As far as she can recall, she has been a nail biter. But she does not remember people commenting on it in a mean way; neither her parents seemed to pay attention to it. She was playing the piano as an after-school hobby, and having short nails was important and common in her music school. Many girls she knew from the music school had short, bitten nails – some much worse-looking than hers.
But she always dreamt of having long nails! She knew and very much liked a flower called nogotok. “Little nail” was its nickname in Russian (Calendula officinalis in Latin). It is an orange or bright yellow flower whose petals resemble the shape of a nail – thus the nickname. Her family would sometimes dry the flower as a herbal medicine for making tea because of its assumed antibiotic qualities.
If you looked at the flower carefully, you would find petals of different sizes – from very narrow and short to long and wide ones – so as if made for all the different fingers of one’s hand.

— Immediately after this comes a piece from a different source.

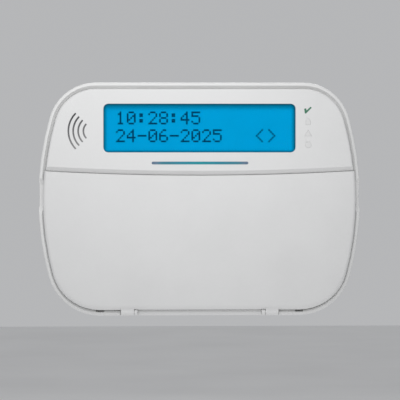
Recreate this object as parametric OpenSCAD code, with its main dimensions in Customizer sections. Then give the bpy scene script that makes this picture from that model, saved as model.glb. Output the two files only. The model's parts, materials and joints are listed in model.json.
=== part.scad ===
// Alarm keypad panel: a shallow wall case with a display, a light bar and a drop-down key door.
// X runs across the panel, Z runs up, the wall is the plane Y = 0 and the panel stands out to -Y.
// A "depth" is a distance from the wall, so a depth of 20 is the plane Y = -20.

/* [Case] */
// Width over the bowed sides
case_w = 168.9; // [168:0.1:170]
// Height over the flat top and bottom
case_h = 122; // [121:0.5:124]
// Depth from the wall to the fascia
case_d = 20; // [20:0.1:20.5]
// Radius of the bowed sides
side_r = 156; // [150:1:170]
// Radius of the two upper corners
top_corner_r = 25; // [24:0.5:26]
// Radius of the two lower corners
low_corner_r = 28; // [27:0.5:29]
// Thickness of the back wall
back_wall = 2; // [1.8:0.1:2.2]
// Thickness of the rim, from the outside to the opening
rim_t = 3.05; // [3:0.01:3.1]
// Depth of the rim's crest
rim_d = 15.5; // [15.4:0.1:15.5]

/* [Finger notches] */
// Height of the notch's middle
notch_z = 2; // [0:0.25:4]
// Length of the notch at the crest
notch_len = 19.5; // [16:0.5:20]
// Depth of the notch's floor
notch_floor = 13.6; // [13.4:0.1:13.8]
// Inset of the notch's flat side at the crest
notch_in = 0.6; // [0.5:0.05:0.8]

/* [Fascia] */
// Inset of the fascia's edge
fascia_inset = 3.3; // [3.25:0.01:3.5]
// Radius of the fascia's edge
fascia_fillet = 1; // [0.8:0.1:1.1]
// Height of the fascia's lower edge at the middle
fascia_low = 14.9; // [14.8:0.1:15]
// Height and depth of the sloped band under the fascia
bevel = 2.2; // [2.05:0.05:2.2]
// Radius of the curved line between fascia and door
smile_r = 1400; // [1200:50:2000]
// Thickness of the fascia
fascia_t = 2; // [1.8:0.1:2]

/* [Display] */
// Width of the display opening
view_w = 100.4; // [99:0.1:100.5]
// Height of the display opening
view_h = 25.4; // [24:0.1:25.5]
// Offset of the display to the right
view_x = -0.2; // [-0.3:0.05:0.3]
// Height of the display's middle
view_z = 37.2; // [37:0.05:37.5]
// Corner radius of the display opening
view_r = 2.6; // [2:0.1:3]

/* [Light bar and status lights] */
// Length of the light bar
bar_w = 50.5; // [48:0.5:52]
// Height of the light bar
bar_h = 1.5; // [1.3:0.05:1.5]
// Offset of the light bar to the right
bar_x = 0; // [-0.2:0.1:0.4]
// Height of the light bar's middle
bar_z = 18.96; // [18.9:0.02:19]
// Distance of the status lights from the middle
light_x = 56.6; // [56.6:0.1:57.2]

/* [Reader mark] */
// Middle of the curved lines, across
mark_x = -55.5; // [-56:0.1:-55]
// Middle of the curved lines, up
mark_z = 35.6; // [35:0.1:36]
// Width of each engraved line
mark_line = 1; // [0.8:0.1:1.2]

/* [Door] */
// Height of the door's upper edge at the middle
door_top = 12.55; // [12.35:0.05:12.55]
// Inset of the door's edge
door_inset = 2.5; // [2.5:0.05:2.9]
// Depth of the door's face
door_d = 18.8; // [18.7:0.1:18.8]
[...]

Thus, occasionally, in summers, she was in the first years of primary, when the flower would be in full bloom, she would pick it and start separating petals, deciding which ones fit or don’t fit her finger and nail shape. She would then carefully “glue” the most-fitting ones onto her nails by moistening each fitting petal with saliva and gently pressing it against the nail. The most demanding part of the exercise was to use her left-hand to fit petals on the right hand, so the labour required time and skill. The joy of long, bright nails was a short one – the petals would soon fall off when the saliva dried out. She moved her hands very carefully, slowly, making sure that she is not touching anything that would remove the petals from her fingers. It was a balancing act of trying to behave naturally and at the same time, making sure that her fingers would not engage in any ‘dangerous’ move.
One time, she decided to use a different technique to make the desired nails last longer. She carefully picked the flower, selected the right-sized petals and then meticulously glued each petal onto the nail with paper glue. She now expected the nails to last longer and to endure possible interventions from the outside. She felt that she and her nails were now ready for the next step – a risky ride on the bus where people would see the nails, but also, where her nails would be at a greater risk of damage. Then she took the bus to the hospital where her mom worked and where she would often go on some afternoons during the summer school break before she would be shipped to the grandparents for the rest of the summer. She made sure to stand on the bus holding the handrail in a way that would both expose the nails that to her looked most real and hide the ones that were shrinking and drying under the influence of paper glue.